Like Clinton’s “It depends on what the definition of ‘is’ is”…….. it depends on what the Buttigieg/Biden definition of “infrastructure” is. Right now anything and everything is “infrastructure.” Politicians are experts at wasting taxpayer dollars. I’d much prefer to see a wasteful $100M “infrastructure” bill, than a wasteful $2.5T “infrastructure” bill. But my absolute favorite would be to see $0 “infrastructure bill.
We have to get over this idea that the government is wasteful. It is, but not with spending bills like this. This isn’t waste. This is bribe money. This is money laundering.
Waste sounds like it is just negligence. These bills aren’t negligence, they are purposefully stealing taxpayer money to enrich themselves and their friends.
And how many jobs will the ‘infrastructure’ bill kill by jacking around wages and slapping giant stacks of regulations on businesses? I suspect far more than it will add.
Glad to see our “leaders” showing so much intelligence and integrity on top of some killer arithmetic skills. Before the interview, did Petey take an SUV to a bl0ck away and ride his bike the rest of the way? The only people these clowns are fooling are democrats.
So the $2 TRILLION package will create 2 million more jobs than if it didn’t pass.
That’s a cost of ~$1 MILLION per job!
Why do I have this unshakable notion that none of those jobs — not. a. one. — will actually pay the worker even 1/10th that? Or that the majority will be low-wage make-work menial jobs?
We’ll be spending almost seven figures per job, and pretty much all will be high five figure salaries at best, with low five figures rounding out the majority.
And the Left wonders why nobody who can actually do math trusts a word they say….
As an aside, I think all these massive pork-filled bills are being offered with an ulterior motive: To desensitize Americans to REALLY BIG numbers.
Let me explain:
Most Americans never have seen and never will see a million dollars, but can conceptualize what it should look like. It’s a big number, but not that big.
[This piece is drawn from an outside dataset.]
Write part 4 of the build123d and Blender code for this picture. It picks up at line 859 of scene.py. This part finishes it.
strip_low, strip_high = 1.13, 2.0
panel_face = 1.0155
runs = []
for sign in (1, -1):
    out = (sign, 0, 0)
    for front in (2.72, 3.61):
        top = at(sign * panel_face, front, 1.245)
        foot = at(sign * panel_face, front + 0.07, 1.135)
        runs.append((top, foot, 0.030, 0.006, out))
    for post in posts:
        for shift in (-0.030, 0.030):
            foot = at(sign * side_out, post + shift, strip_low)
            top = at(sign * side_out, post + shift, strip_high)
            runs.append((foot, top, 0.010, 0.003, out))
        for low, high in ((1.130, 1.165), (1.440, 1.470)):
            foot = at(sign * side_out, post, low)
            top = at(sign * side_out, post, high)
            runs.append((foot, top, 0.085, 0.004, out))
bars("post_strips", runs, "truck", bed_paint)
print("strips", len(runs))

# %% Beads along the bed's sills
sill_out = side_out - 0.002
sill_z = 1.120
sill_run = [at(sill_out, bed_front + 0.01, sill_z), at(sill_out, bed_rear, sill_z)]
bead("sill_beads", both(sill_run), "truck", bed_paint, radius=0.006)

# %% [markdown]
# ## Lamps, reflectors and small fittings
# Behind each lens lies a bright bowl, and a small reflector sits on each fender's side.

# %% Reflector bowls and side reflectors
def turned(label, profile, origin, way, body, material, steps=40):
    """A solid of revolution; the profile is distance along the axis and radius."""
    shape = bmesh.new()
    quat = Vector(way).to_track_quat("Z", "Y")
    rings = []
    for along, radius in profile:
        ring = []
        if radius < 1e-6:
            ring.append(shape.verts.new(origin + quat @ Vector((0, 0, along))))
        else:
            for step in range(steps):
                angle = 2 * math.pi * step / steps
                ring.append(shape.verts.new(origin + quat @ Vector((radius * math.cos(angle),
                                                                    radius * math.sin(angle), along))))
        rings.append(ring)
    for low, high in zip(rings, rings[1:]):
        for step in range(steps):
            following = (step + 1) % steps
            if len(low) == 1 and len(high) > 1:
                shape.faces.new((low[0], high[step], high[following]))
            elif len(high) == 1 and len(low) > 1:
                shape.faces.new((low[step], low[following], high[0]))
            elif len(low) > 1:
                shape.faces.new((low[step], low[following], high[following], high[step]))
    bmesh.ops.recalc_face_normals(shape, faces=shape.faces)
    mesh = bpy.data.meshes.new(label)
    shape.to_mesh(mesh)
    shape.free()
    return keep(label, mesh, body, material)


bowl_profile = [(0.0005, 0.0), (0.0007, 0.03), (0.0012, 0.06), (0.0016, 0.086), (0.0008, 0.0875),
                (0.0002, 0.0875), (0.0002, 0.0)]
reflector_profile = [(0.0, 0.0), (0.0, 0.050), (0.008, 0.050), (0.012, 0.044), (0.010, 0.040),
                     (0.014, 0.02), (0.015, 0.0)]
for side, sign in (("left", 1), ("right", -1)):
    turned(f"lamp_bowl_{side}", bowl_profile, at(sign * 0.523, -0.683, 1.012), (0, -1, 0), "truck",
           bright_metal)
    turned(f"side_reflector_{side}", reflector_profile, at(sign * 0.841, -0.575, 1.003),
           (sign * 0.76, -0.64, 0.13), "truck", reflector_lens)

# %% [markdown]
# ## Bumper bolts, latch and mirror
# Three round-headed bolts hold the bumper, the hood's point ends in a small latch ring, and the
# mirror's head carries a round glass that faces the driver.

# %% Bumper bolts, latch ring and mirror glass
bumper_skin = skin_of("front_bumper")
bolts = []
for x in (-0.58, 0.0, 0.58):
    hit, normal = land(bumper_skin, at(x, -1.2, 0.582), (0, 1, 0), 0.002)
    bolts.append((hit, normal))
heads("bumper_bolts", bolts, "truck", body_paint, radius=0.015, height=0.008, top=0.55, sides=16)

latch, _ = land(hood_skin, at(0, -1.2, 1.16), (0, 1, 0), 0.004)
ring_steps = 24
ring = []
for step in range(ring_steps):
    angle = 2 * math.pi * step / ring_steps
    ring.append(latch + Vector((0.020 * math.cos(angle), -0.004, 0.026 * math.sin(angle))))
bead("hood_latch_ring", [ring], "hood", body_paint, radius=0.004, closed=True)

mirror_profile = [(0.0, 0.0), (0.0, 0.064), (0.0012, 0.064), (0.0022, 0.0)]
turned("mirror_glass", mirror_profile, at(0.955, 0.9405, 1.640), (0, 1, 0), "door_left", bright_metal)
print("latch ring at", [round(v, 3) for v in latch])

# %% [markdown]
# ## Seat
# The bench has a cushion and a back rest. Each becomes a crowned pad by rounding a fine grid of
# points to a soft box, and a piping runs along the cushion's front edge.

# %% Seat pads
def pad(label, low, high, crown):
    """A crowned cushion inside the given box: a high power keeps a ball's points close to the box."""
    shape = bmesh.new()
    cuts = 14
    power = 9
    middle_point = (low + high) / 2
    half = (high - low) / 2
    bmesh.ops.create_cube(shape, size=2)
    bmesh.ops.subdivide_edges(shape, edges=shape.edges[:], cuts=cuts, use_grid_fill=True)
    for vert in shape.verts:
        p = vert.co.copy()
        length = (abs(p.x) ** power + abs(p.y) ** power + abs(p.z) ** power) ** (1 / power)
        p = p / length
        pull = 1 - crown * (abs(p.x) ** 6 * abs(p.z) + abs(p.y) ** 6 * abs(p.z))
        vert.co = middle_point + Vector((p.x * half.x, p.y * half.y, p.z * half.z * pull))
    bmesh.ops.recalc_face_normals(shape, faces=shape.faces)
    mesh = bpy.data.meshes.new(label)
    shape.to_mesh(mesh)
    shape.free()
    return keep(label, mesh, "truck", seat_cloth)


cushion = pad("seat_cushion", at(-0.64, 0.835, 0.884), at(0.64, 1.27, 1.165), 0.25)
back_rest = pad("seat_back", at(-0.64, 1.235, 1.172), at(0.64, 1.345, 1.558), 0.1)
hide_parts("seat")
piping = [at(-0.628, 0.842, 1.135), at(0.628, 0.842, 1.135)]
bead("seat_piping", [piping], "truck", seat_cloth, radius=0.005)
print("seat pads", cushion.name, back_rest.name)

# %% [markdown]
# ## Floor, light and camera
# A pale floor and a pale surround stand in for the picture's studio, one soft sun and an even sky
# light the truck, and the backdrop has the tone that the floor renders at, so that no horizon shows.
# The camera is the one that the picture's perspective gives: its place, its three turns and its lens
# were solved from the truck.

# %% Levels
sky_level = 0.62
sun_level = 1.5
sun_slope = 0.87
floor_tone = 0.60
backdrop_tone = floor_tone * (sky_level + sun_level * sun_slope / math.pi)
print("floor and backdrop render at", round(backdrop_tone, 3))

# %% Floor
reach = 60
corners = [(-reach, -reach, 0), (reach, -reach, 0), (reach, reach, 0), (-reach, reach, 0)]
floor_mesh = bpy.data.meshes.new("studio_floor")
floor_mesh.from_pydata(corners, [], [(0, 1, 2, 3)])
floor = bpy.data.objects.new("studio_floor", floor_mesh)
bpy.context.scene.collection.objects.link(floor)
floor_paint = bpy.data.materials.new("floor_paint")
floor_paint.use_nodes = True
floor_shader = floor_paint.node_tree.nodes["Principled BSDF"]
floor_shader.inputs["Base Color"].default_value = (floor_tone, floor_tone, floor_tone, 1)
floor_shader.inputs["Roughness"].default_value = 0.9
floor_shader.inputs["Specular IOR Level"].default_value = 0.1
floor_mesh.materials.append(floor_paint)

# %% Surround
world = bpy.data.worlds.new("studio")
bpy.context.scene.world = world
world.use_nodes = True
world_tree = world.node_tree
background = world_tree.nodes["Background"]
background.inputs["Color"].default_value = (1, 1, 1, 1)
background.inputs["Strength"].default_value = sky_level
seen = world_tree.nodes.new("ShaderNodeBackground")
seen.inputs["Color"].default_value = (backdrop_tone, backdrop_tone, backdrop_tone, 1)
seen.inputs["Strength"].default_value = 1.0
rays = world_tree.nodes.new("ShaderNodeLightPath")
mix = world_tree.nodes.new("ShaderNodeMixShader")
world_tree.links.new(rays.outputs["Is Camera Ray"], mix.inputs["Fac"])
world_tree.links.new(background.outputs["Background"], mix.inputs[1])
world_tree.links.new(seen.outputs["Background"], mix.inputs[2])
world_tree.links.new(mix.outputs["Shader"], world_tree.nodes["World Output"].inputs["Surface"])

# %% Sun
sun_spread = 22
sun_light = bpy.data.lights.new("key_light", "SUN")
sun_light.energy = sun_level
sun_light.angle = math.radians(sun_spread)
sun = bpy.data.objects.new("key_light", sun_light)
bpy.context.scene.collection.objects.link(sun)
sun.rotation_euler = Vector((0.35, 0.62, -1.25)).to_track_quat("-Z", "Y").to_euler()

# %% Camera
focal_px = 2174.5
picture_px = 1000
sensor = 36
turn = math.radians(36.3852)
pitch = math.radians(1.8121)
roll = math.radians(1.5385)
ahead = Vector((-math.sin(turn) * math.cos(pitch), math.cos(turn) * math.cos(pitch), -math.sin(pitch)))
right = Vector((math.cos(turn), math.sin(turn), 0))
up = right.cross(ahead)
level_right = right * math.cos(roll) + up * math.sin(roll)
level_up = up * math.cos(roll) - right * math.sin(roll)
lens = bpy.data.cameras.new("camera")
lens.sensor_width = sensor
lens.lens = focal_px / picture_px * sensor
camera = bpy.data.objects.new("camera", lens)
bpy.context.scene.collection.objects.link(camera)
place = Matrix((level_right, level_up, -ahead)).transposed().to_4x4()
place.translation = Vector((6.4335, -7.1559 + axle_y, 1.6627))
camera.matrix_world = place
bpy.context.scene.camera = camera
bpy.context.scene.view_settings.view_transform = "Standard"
However, a billion dollars is too large to effectively conceptualize. Sure, you could do the, “imagine one million dollars, and now do it one thousand times”, but even that is difficult for some people. For most, one billion is a number you can write on paper, but you’ll never see a billion anything, so hearing about a government project costing a few hundred billion dollars used to sound extraordinarily expensive.
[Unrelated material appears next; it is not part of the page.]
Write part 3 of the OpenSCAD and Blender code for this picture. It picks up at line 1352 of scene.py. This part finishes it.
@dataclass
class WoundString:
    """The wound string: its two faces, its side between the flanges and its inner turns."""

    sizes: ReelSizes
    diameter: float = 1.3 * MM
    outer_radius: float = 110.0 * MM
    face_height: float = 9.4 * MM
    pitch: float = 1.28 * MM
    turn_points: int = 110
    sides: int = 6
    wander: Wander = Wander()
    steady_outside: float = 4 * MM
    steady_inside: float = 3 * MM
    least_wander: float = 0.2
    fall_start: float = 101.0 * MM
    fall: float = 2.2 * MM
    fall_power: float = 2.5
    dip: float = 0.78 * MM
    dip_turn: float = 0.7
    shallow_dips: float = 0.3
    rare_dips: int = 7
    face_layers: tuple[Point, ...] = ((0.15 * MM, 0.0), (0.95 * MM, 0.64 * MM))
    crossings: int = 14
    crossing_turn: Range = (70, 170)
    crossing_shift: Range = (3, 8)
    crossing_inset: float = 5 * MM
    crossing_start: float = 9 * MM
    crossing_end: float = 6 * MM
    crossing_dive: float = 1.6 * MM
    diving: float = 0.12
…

Remember in the Austin Powers films, when Dr. Evil was frozen in the 60’s and revived in the 90’s, and tried to hold the world hostage for “one MEEELLION dollars” … and was laughed at? His 60’s-era mind couldn’t imagine larger than a million; he had to change his demand to 100 BILLION dollars! Then he was time-traveled back to the 60’s and tried to hold the world hostage for 100 BILLION dollars … and was laughed at again! In the movie, that much money didn’t exist in one place in the 60’s!
It’s like that, but three orders of magnitude larger.
However, the bills introduced under the Biden Administration aren’t measured in millions of dollars, or billions of dollars. They’re all multi-trillion-dollar proposals. It’s a number too large for most humans’ imaginations, and there are a LOT of such bills.
The first time we heard about multi-trillion-dollar proposals, everyone heard that price tag and balked. It was too much. What on Earth could cost that much?
Now that those REALLY BIG numbers have been thrown around several times recently, people are moving on. Congress now has tacit permission to propose massive, pork-filled, multi-trillion-dollar omnibus bills whenever they feel like it.
The shock has worn off, and the outrage is gone.